Les maîtres soufis du passé, dans leur désir de prévenir les gens des pièges de l’ego, ont souvent réduit le nafs à une entité vulgaire, simple réceptacle des passions les plus basses, cherchant uniquement à satisfaire ses désirs sensuels et à fuir les obligations religieuses. Certains l’ont même assimilé au diable lui-même, faisant de lui l’ennemi absolu de l’aspirant.

Or, la réalité du nafs est d’une subtilité infinie. Il ne se limite pas aux désirs charnels ou aux plaisirs immédiats. Il se dissimule dans des formes bien plus insidieuses : l’orgueil spirituel, la complaisance dans les bonnes œuvres, le désir de reconnaissance, l’illusion de la maîtrise de soi. Il est si complexe que chaque être humain possède un nafs qui lui est propre, façonné par son histoire, ses aspirations et ses failles.

Il est d’ailleurs aussi déroutant que la réalité des attributs divins déposés en nous.

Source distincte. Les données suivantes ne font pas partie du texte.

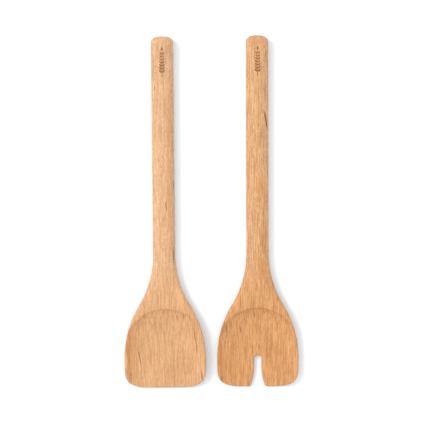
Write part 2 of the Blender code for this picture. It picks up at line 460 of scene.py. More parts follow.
def quarter(half_width: float, depth: float, squareness: float, samples: int) -> np.ndarray:
    """A corner as a fine line of points on a quarter of a superellipse.

    Args:
        half_width: from the middle line to the side.
        depth: from the end's edge to where the side is reached.
        squareness: the superellipse's exponent. 2 is round, and more is squarer.
        samples: how many points there are.

    Returns:
        The points, from the middle of the end's edge, which is at (0, 0), to the side.
    """
    turn = np.linspace(math.pi / 2, 0, samples)
    power = 2 / squareness
    return np.stack([half_width * np.cos(turn) ** power, depth * (1 - np.sin(turn) ** power)], axis=1)


@dataclass
class Plan:
    """A server seen from above, as a flat mesh that carries what the form needs at each point."""

    form: Form
    edge_rings: int = 7
    blade_step: float = 0.8 * MM  # between the outline's points
    tip_step: float = 0.56 * MM
    handle_step: float = 2.6 * MM
    fine_step: float = 0.45 * MM
    blade_grid: float = 1.25 * MM  # between the points inside
    handle_grid: float = 2.4 * MM
    blade_grid_end: float = 6 * MM  # past the shoulder
    handle_grid_start: float = 8 * MM
    crest_offsets: tuple[float, ...] = (-1.5, -1.0, -0.6, -0.3, 0.0, 0.3, 0.6, 1.0, 1.5)  # in mm
    crest_samples: int = 190  # at each of them
    crest_clearance: float = 0.4 * MM
    clearance: float = 0.45 * MM
    samples: int = 1500  # along each stretch of the half outline
    slot_samples: int = 60
    flare_samples: int = 400
    corner_samples: int = 40
    tolerance: float = 1e-9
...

De même que nous portons en nous des reflets de Sa lumière, nous abritons également les ombres de notre propre nafs, et c’est dans la confrontation avec ces ténèbres que s’opère la véritable purification de l’âme.

L’élévation spirituelle n’est donc pas une simple ascension linéaire, mais un voyage intérieur, semé d’embûches et d’illuminations. Seule une vigilance constante, alliée à l’humilité et à la remise confiante à Sa volonté (Tawakkoul), permet d’entrevoir les portes de la libération véritable.